Nach der Landung durchdachte ich noch einmal in Ruhe den Ablauf der Steuerreaktion und kam zu folgender Erkenntnis: Da die Spreizklappe beim Kurvenflug faßt vollständig geöffnet war, heißt daß, der Nurflügel flog mit  ca 25° Schiebewinkel, denn dieser Wert ergibt sich aus der Einstellung des Sensors. Interessant dabei ist, daß dies visuell absolut nicht zu erkennen war. Daraus ergibt sich auch eine Erklärung für das träge Steuerverhalten : Beim Einleiten einer Kurve dreht sich der Flügel erst gegen die gewünschte Kurvenrichtung ehe sich durch Öffnen der Spreizklappe das Kräfteverhältnis verschiebt. Für Brettnurflügel mit Seitenleitwerk gilt das Gleiche: die viel zu kleinen Seitenleitwerke, die zudem noch am kurzen Hebel arbeiten, können erst bei sehr großen Anstellwinkel wirkungsvoll dem negativen Wendemoment entgegentreten. Nach dieser Feststellung galt es also, eine Drehung gegen die Kurvenrichtung, beim Einleiten einer Kurve zu verhindern. Zu diesem Zweck montierte ich den Sensor auf ein Servo, welches mit dem Querruder gemischt ist und somit beim Einleiten einer Kurve die Grundachse verstellt.

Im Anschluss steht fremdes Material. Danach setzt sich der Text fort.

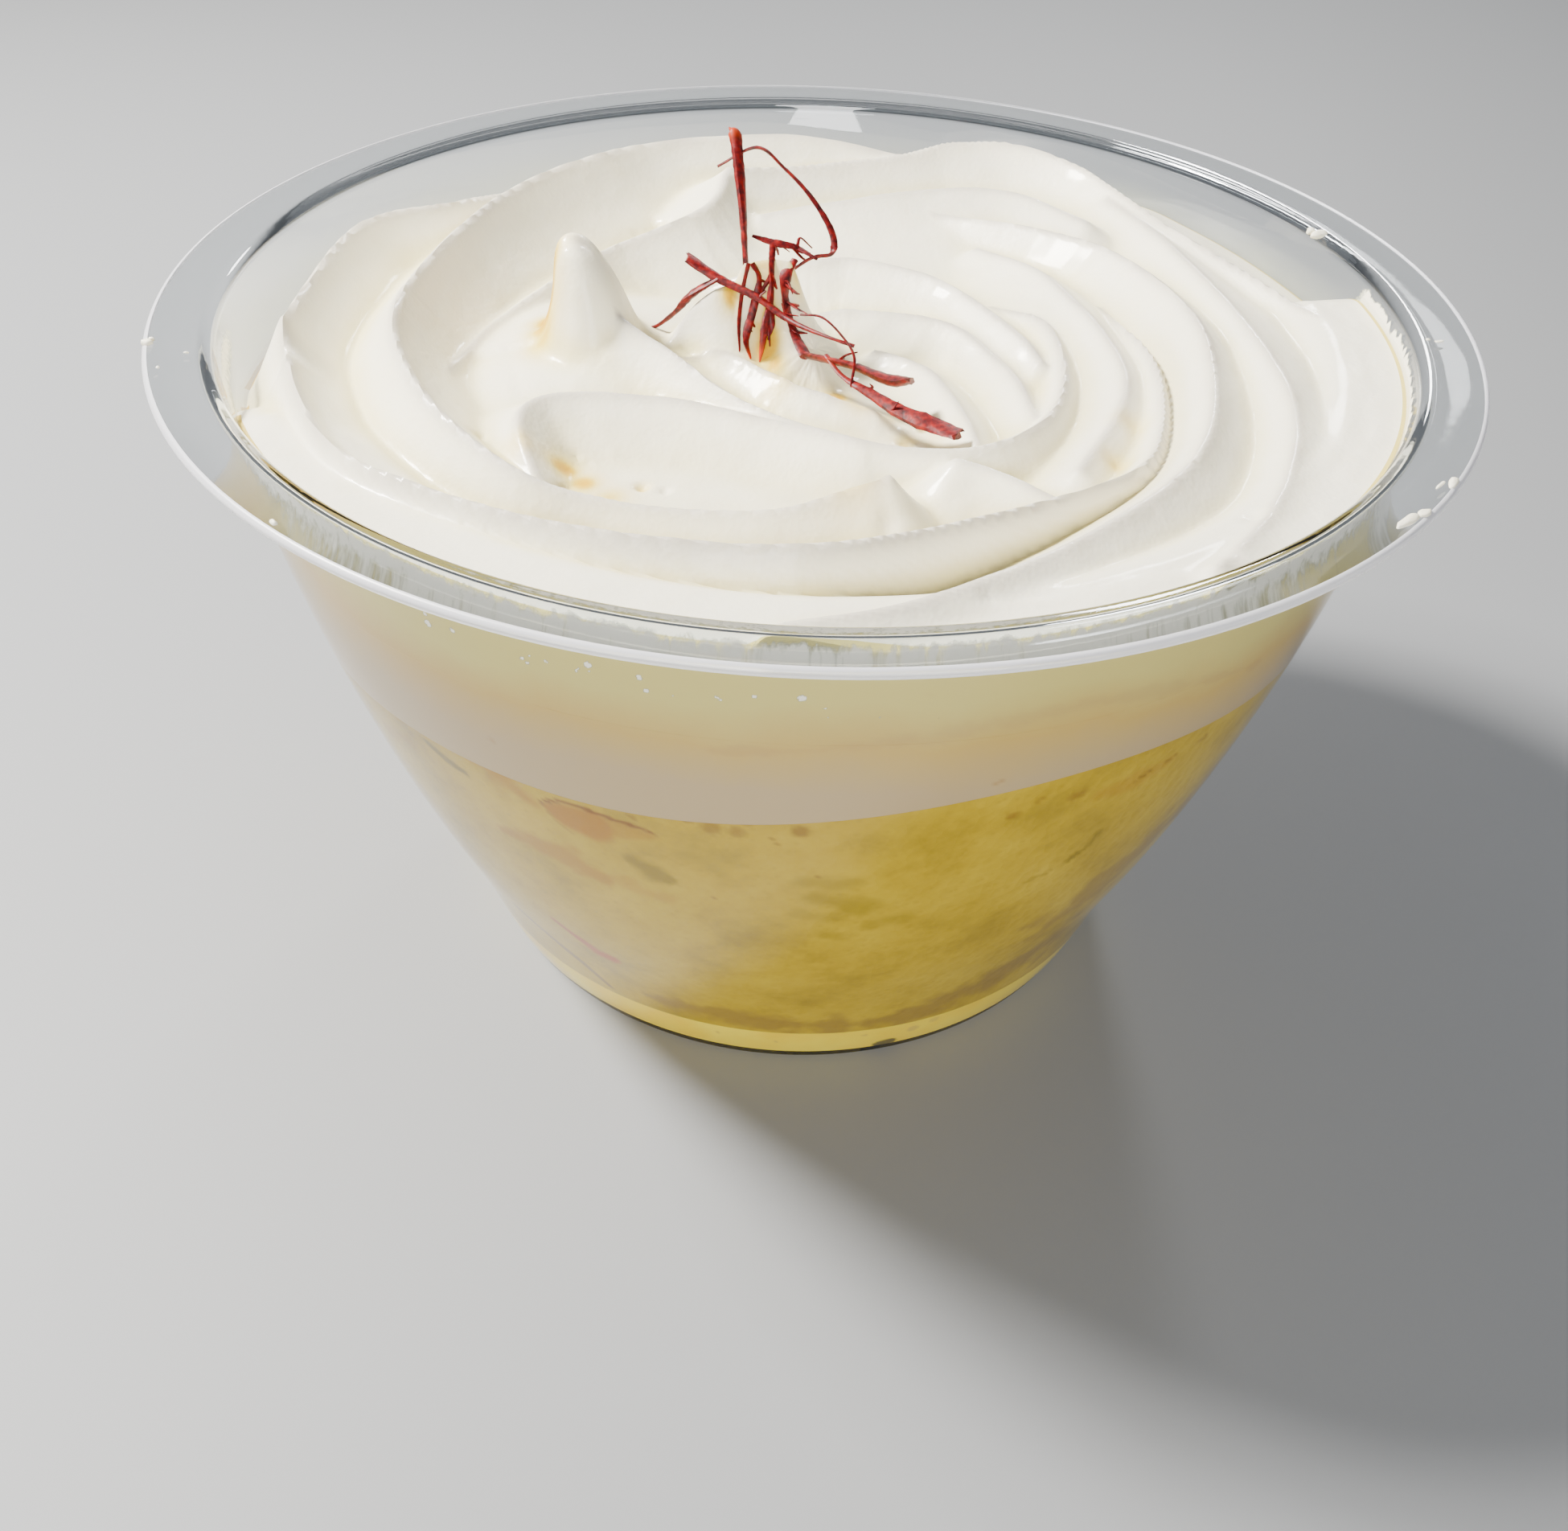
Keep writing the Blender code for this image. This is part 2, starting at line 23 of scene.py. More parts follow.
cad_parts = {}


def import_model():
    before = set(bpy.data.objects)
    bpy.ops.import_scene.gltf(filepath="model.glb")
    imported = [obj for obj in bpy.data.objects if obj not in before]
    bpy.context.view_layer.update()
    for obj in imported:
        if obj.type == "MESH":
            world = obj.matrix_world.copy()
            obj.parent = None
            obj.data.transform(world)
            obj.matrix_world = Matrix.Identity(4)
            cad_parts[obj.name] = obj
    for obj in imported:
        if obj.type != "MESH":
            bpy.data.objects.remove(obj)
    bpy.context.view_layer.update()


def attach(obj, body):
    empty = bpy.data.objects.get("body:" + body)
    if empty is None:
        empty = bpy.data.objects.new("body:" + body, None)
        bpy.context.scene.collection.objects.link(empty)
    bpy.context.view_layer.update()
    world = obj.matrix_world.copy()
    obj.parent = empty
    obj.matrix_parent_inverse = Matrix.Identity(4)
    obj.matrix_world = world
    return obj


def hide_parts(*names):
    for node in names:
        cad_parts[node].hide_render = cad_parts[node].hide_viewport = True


LOG = logging.getLogger("milk_cake")
MM = 0.001
Surface = Callable[[np.ndarray, np.ndarray], np.ndarray]


class Slot(Enum):
    """The record's material slots."""

    CLEAR_PLASTIC = "clear_plastic"
    SAFFRON_MILK = "saffron_milk"
    SOAKED_SPONGE = "soaked_sponge"
    WHIPPED_CREAM = "whipped_cream"
    PIPED_CREAM = "piped_cream"
    SAFFRON = "saffron"


# --- numbers and noise ---------------------------------------------------------------------
def smoothstep(t: np.ndarray) -> np.ndarray:
    """0 below 0, 1 above 1, and a smooth rise between."""
    t = np.clip(t, 0.0, 1.0)
    return t * t * (3.0 - 2.0 * t)


def value_noise(points: np.ndarray, size: float, seed: int) -> np.ndarray:
    """Smooth noise from -1 to 1.

    Args:
        points: positions, one row each.
        size: width of a lump, in the unit of the points.
        seed: picks the pattern.

    Returns:
        One value for each point.
    """
    cell = np.floor(points / size)
    part = smoothstep(points / size - cell)
    total = np.zeros(len(points))
    for corner in np.ndindex(2, 2, 2):
        key = (cell + corner).astype(np.int64) @ np.array([374761393, 668265263, 1440662683])
        key = (key + seed * 974634777) & 0xFFFFFFFF
        key = ((key ^ (key >> 13)) * 1274126177) & 0xFFFFFFFF
        value = ((key ^ (key >> 16)) & 0xFFFF) / 32767.5 - 1.0
        total += value * np.prod(np.where(corner, part, 1.0 - part), axis=1)
    return total


def layered_noise(points: np.ndarray, size: float, seed: int, octaves: int = 3) -> np.ndarray:
    """Noise summed over halving sizes.

    Args:
        points: positions, one row each.
        size: width of the largest lumps.
        seed: picks the pattern.
        octaves: how many sizes are summed.

    Returns:
        One value for each point, mostly between -1 and 1.
    """
    total = np.zeros(len(points))
    for octave in range(octaves):
        total += value_noise(points, size / 2**octave, seed + octave) / 2**octave
    return total / 1.5


def spline(knots: Sequence[Sequence[float]], samples: int) -> np.ndarray:
    """Points on a Catmull-Rom curve.

    Args:
        knots: the points that the curve goes through.
        samples: points between two knots.

    Returns:
        The curve's points, one row each.
    """
    knots = np.asarray(knots, dtype=float)
    padded = np.vstack([2 * knots[0] - knots[1], knots, 2 * knots[-1] - knots[-2]])
    steps = np.linspace(0.0, 1.0, samples, endpoint=False)[:, None]
    pieces = []
    for a, b, c, d in zip(padded, padded[1:], padded[2:], padded[3:]):
        slope = (c - a) * steps
        bend = (2 * a - 5 * b + 4 * c - d) * steps**2
        twist = (3 * b - a - 3 * c + d) * steps**3
        pieces.append(b + 0.5 * (slope + bend + twist))
    return np.vstack(pieces + [knots[-1:]])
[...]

Bei den anschließenden Testflügen war nun keine "falsche Drehung" mehr festzustellen. Der Nurflügel reagierte jetzt plötzlich fast ohne Verzögerung auf die Richtungsteuerung.

Nur ein Flügel...

Das Modell, eigentlich nur als Versuchsstudie konzipiert, entwickelte sich nun dank der guten Steuereigenschaften und nach Einbau eines E-Antriebes zum brauchbaren Thermikflieger. Ein Nachteil dieser Art der Steuerung sei aber nicht verschwiegen: Ein Seitenleitwerk hat nicht nur die Aufgabe die Richtung zu stabilisieren, sondern auch eine Gierdämpfung zu bewirken - dies kann der Sensor natürlich nicht !  Dies führte manchmal zu seltsamen taumelartigen Flugzuständen welche mitunter schwierig auszusteuern waren. Abhilfe ist hierbei nur durch den Einsatz eines Kreisels oder durch eine konstruktive Gierdämpfung etwa in Form einer gebogenen Fläche (Weltenseglerknick) möglich. Alles in allem konnte ich mit dieser Versuchskonstruktion viele wertvolle Erkenntnisse zum Steuerverhalten von Nurflügel gewinnen. Den Bau von naturgetreuen Vogelmodellen stand nun nichts mehr im Wege.